The most effective programs are led as business transformation initiatives with ERP implementation as the enabling mechanism. That is the difference between simply deploying software and achieving operational visibility across brands and markets. SysGenPro should position its Odoo consulting approach around this principle: align process, governance, data, and cloud architecture so reporting becomes consistent, scalable, and decision-ready.

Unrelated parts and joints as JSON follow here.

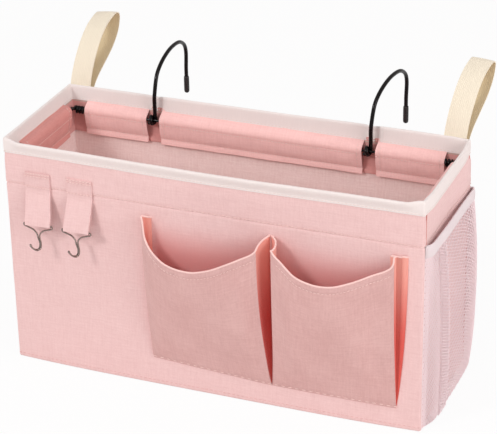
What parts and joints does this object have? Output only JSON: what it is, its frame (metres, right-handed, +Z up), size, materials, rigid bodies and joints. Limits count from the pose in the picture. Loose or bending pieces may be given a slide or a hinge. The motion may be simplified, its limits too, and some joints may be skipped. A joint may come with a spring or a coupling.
{
  "type": "bedside caddy",
  "caption": "Boarded fabric caddy that hangs on a rail by wire hooks, with webbing loops, hanging clips, front pockets and a mesh end pocket.",
  "frame": {"origin": "centre of the base's underside", "axes": "+X along the long front towards the mesh pocket's end, +Y to the back where the hooks are, +Z up"},
  "size_m": [0.409, 0.2349, 0.2782],
  "materials": {
    "pink_fabric": "matt woven",
    "pocket_fabric": "matt woven",
    "lining_fabric": "matt felt",
    "binding_tape": "matt tape",
    "cream_webbing": "matt webbing",
    "white_mesh": "open mesh",
    "stiffener": "matt board",
    "black_wire": "gloss black",
    "black_rubber": "satin",
    "bright_wire": "polished"
  },
  "bodies": {
    "basket": {"front_panel": "pink_fabric", "back_panel": "pink_fabric", "right_panel": "pink_fabric", "left_panel": "pink_fabric", "base_panel": "pink_fabric", "front_board": "stiffener", "back_board": "stiffener", "right_board": "stiffener", "left_board": "stiffener", "base_board": "stiffener", "front_lining": "lining_fabric", "back_lining": "lining_fabric", "right_lining": "lining_fabric", "left_lining": "lining_fabric", "base_lining": "lining_fabric", "sleeve_backing_front": "pink_fabric", "sleeve_backing_back": "pink_fabric", "sleeve_backing_right": "pink_fabric", "sleeve_backing_left": "pink_fabric", "rim_binding": "binding_tape", "frame_back_rod": "black_wire", "frame_side_wire": "black_wire", "sleeve_front": "pink_fabric", "sleeve_right": "pink_fabric", "sleeve_left": "pink_fabric", "sleeve_back_left": "pink_fabric", "sleeve_back_middle": "pink_fabric", "sleeve_back_right": "pink_fabric", "loop_left_end": "cream_webbing", "loop_right_end": "cream_webbing", "tab_left_top": "pink_fabric", "tab_right_top": "pink_fabric", "pocket_left_face": "pocket_fabric", "pocket_left_gusset_left": "pocket_fabric", "pocket_left_gusset_right": "pocket_fabric", "pocket_right_face": "pocket_fabric", "pocket_right_gusset_left": "pocket_fabric", "pocket_right_gusset_right": "pocket_fabric", "mesh_front_gusset": "white_mesh", "mesh_face": "white_mesh", "mesh_rear_gusset": "white_mesh", "mesh_floor": "white_mesh", "mesh_binding": "binding_tape"},
    "left_rail_hook": {"hook_left": "black_wire", "hook_tip_left": "black_rubber"},
    "right_rail_hook": {"hook_right": "black_wire", "hook_tip_right": "black_rubber"},
    "left_loop": {"loop_left": "cream_webbing"},
    "right_loop": {"loop_right": "cream_webbing"},
    "left_tab": {"tab_left": "pink_fabric"},
    "right_tab": {"tab_right": "pink_fabric"},
    "left_clip": {"clip_left": "bright_wire"},
    "right_clip": {"clip_right": "bright_wire"}
  },
  "joints": [
    {"name": "hook_left_swing", "type": "hinge", "parent": "basket", "child": "left_rail_hook", "pos_m": [-0.107, 0.0576, 0.206], "axis": [1, 0, 0], "range_deg": [0, 170]},
    {"name": "hook_right_swing", "type": "hinge", "parent": "basket", "child": "right_rail_hook", "pos_m": [0.108, 0.0576, 0.206], "axis": [1, 0, 0], "range_deg": [0, 170]},
    {"name": "loop_left_fold", "type": "hinge", "parent": "basket", "child": "left_loop", "pos_m": [-0.1885, 0.07045, 0.2135], "axis": [1, 0, 0], "range_deg": [-90, 0]},
    {"name": "loop_right_fold", "type": "hinge", "parent": "basket", "child": "right_loop", "pos_m": [0.1885, 0.07045, 0.2135], "axis": [1, 0, 0], "range_deg": [-90, 0]},
    {"name": "tab_left_swing", "type": "hinge", "parent": "basket", "child": "left_tab", "pos_m": [-0.1666, -0.0689, 0.178], "axis": [1, 0, 0], "range_deg": [-80, 5]},
    {"name": "tab_right_swing", "type": "hinge", "parent": "basket", "child": "right_tab", "pos_m": [-0.1244, -0.0689, 0.178], "axis": [1, 0, 0], "range_deg": [-80, 5]},
    {"name": "clip_left_swing", "type": "hinge", "parent": "left_tab", "child": "left_clip", "pos_m": [-0.1666, -0.0805, 0.151], "axis": [1, 0, 0], "range_deg": [-60, 20]},
    {"name": "clip_right_swing", "type": "hinge", "parent": "right_tab", "child": "right_clip", "pos_m": [-0.1244, -0.0805, 0.151], "axis": [1, 0, 0], "range_deg": [-60, 20]}
  ]
}
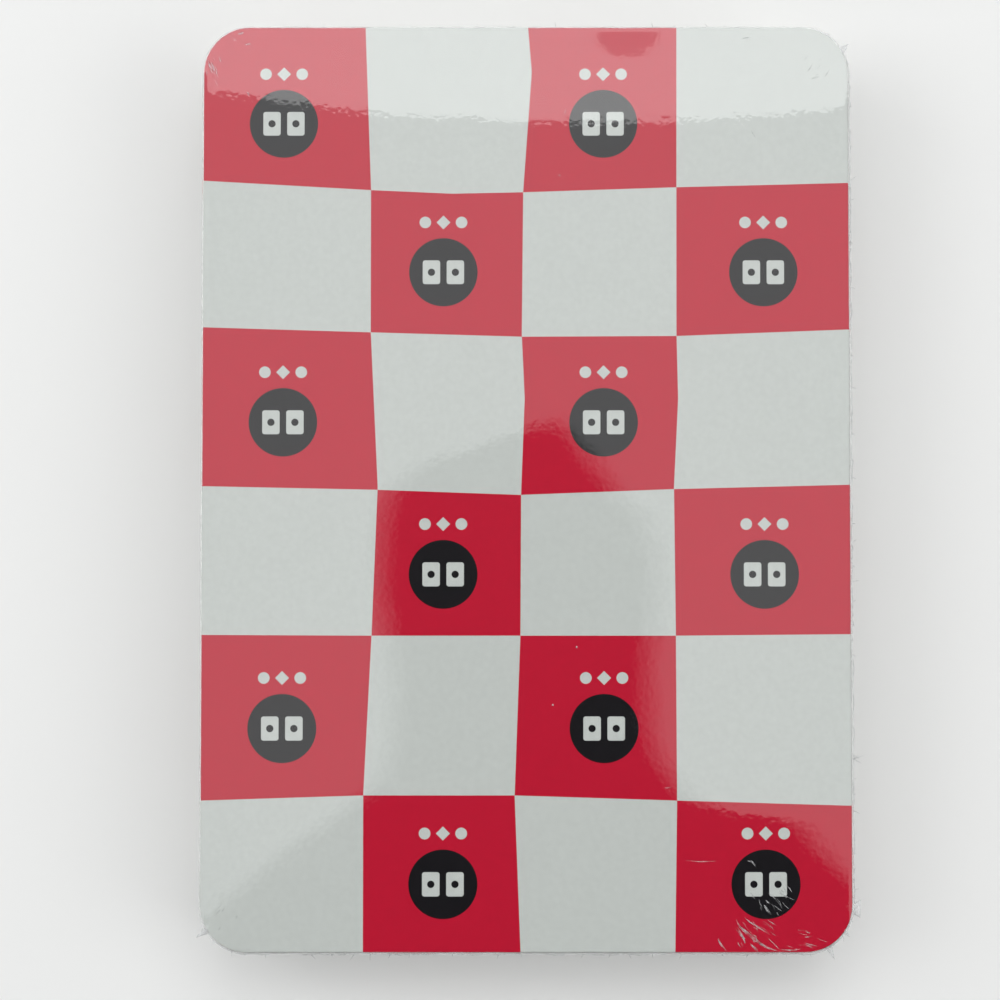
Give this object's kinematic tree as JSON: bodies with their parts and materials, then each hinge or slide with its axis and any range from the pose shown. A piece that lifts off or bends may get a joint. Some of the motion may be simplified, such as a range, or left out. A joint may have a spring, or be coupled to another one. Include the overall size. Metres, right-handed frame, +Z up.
{
  "type": "memory card game pack",
  "caption": "Deck of large rounded-corner picture-matching cards, stacked face down with a red and white checked back, sealed in clear shrink film.",
  "frame": {"origin": "middle of the pack's underside, where the film rests on the table", "axes": "+X across the cards towards the film's weld side, +Y along the length of the cards, +Z up out of the top card's back"},
  "size_m": [0.09, 0.1284, 0.0159],
  "materials": {
    "card_stock": "coated playing-card stock, semi-gloss faces and a matt cut edge",
    "shrink_film": "clear glossy shrink film, drawn tight"
  },
  "bodies": {
    "opened_film": {"film_lower": "shrink_film"},
    "deck": {"card_01": "card_stock", "card_02": "card_stock", "card_03": "card_stock", "card_04": "card_stock", "card_05": "card_stock", "card_06": "card_stock", "card_07": "card_stock", "card_08": "card_stock", "card_09": "card_stock", "card_10": "card_stock", "card_11": "card_stock", "card_12": "card_stock", "card_13": "card_stock", "card_14": "card_stock", "card_15": "card_stock", "card_16": "card_stock", "card_17": "card_stock", "card_18": "card_stock", "card_19": "card_stock", "card_20": "card_stock", "card_21": "card_stock", "card_22": "card_stock", "card_23": "card_stock", "card_24": "card_stock", "card_25": "card_stock", "card_26": "card_stock", "card_27": "card_stock", "card_28": "card_stock", "card_29": "card_stock", "card_30": "card_stock", "card_31": "card_stock", "card_32": "card_stock", "card_33": "card_stock", "card_34": "card_stock", "card_35": "card_stock", "card_36": "card_stock", "card_37": "card_stock", "card_38": "card_stock", "card_39": "card_stock", "card_40": "card_stock", "card_41": "card_stock", "card_42": "card_stock", "card_43": "card_stock", "card_44": "card_stock", "card_45": "card_stock", "card_46": "card_stock", "card_47": "card_stock"},
    "top_card": {"card_48": "card_stock"},
    "film_cover": {"film_upper": "shrink_film"}
  },
  "joints": [
    {"name": "deck_lift", "type": "slide", "parent": "opened_film", "child": "deck", "axis": [0, 0, 1], "range_m": [0, 0.025]},
    {"name": "top_card_lift", "type": "slide", "parent": "deck", "child": "top_card", "axis": [0, 0, 1], "range_m": [0, 0.025]},
    {"name": "film_cover_lift", "type": "slide", "parent": "top_card", "child": "film_cover", "axis": [0, 0, 1], "range_m": [0, 0.025]}
  ]
}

Continuous improvement after go-live
Go-live should be treated as the start of operational refinement, not the end of the program. Retail organizations need a continuous improvement strategy that reviews KPI quality, workflow exceptions, user adoption, and enhancement priorities on a regular cadence. Governance forums should assess whether local workarounds are reappearing, whether new brands are following the template, and whether automation opportunities remain untapped. This is also the stage where advanced reporting, planning improvements, and service optimization can be expanded with confidence because the transactional foundation is stable.
A mature post-go-live model includes quarterly process reviews, master data audits, release planning, and targeted optimization of CRM, Sales, Purchase, Inventory, Accounting, Helpdesk, Quality, Maintenance, and Planning workflows. For retailers pursuing digital transformation, this disciplined improvement cycle is what keeps Odoo ERP aligned with growth, compliance, and operational complexity over time.